Henri de Toulouse-Lautrec se non avesse avuto la pittura, probabilmente, si sarebbe ucciso.

Cerca nei dipinti un’iniziativa assoluta, una maniera cosciente di aprire la porta sul contemporaneo. Il suo fatto pittorico é spontaneo quanto attuale per la Parigi del tempo. La ricchezza della sua famiglia e la sua opera, libera dalla schiavitù del riconoscimento, gli concede il lusso della verità. Ma anche due cadute da cavallo.

Due femori rotti.

L’altezza spezzata come prezzo da scontare per l’hobby da famiglia bene. Il padre Alphonse II, dopo queste disgrazie, smetterà completamente di considerare suo figlio 17enne che, pure, così degno lo ritrae.
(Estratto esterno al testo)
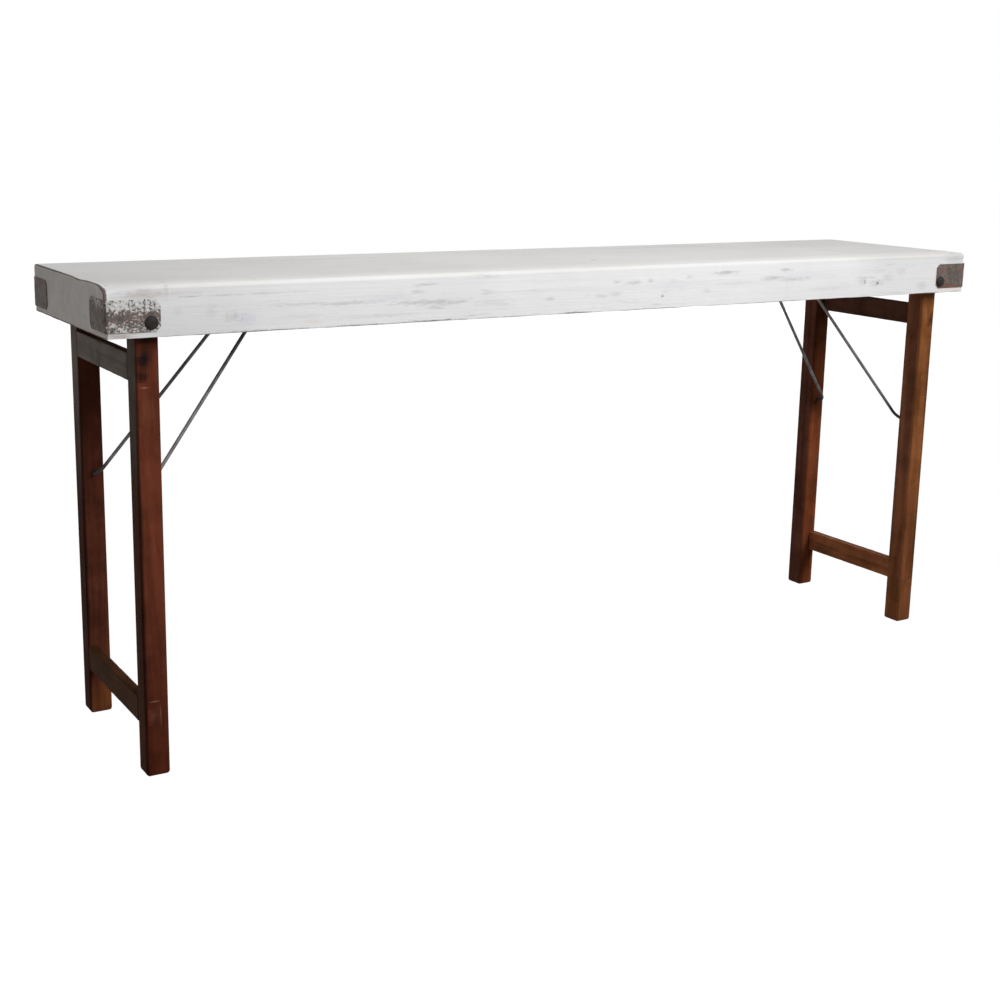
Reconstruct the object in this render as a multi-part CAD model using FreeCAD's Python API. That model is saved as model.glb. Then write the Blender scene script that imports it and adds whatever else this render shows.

Henri allora costruisce un mondo altro, suo. In quelle”maledette strade”di Parigi, nelle case chiuse in cui passa gran parte della sua vita, sino al Moulin Rouge.

Lì poteva essere.

 

Angoli al limite della Città, come al limite di se stesso é stato costretto a condurre la sua esistenza, ma con acume, sguardo e ironia tali da lasciare andare pennellate improvvise, immagini sensibili e pochi colori. Quelli che bastano per stampare su una sua affiche, la realtà sincera, che oggi lo farebbe sentire, almeno per noi, accettato e familiare.